No hace falta que el Inkosi Mandla lo diga en la entrevista para confirmar una idea a menudo repetida por el círculo más cercano a Mandela: en su vejez ha estado solo. Su familia descendiente de Winnie, de ese segundo matrimonio, se aferró a la combatiente por encima del conciliador político.

 

Tampoco es necesario que el nieto lo describa con exactitud, para entender que ya en ese 2010, la lucidez del patriarca sudafricano ha mermado.

 

Le preguntamos si permitirá a su abuelo asistir a la inauguración del Mundial. Explica con las palabras más políticamente correctas: “Mi abuelo le dio su vida a una causa, a este país… Sacrificó todo por esto. Yo pido que a cambio en su vejez se le respete estar en paz.
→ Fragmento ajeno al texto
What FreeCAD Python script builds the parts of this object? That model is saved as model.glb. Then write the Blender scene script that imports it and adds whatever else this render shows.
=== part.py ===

Tiene más de 90 años y una vida muy golpeada, muchos años de cárcel… Él está bien, de pronto se despierta con mucho ánimo, pasea por el jardín, no para de charlar, pero eso no es siempre… A veces las rodillas le duelen, las articulaciones… Y luego con el frío, y de noche, no haría sentido… Yo espero entiendan que su vida pública finalizó años atrás”.

 

Mes y medio después, Mandela aparecerá rápidamente en la final del Mundial, atravesando el terreno de juego en un carrito de golf, al lado de su esposa, Graca Machel. Sin duda, uno de los momentos de aquel torneo. Y es que lo que él mismo temía, el llegar a ser santificado, es precisamente lo que ha terminado por suceder en un mundo tan sediento de líderes e ideas, tan hambriento de personas que crean, defiendan, todo lo sacrifiquen, por una causa justa.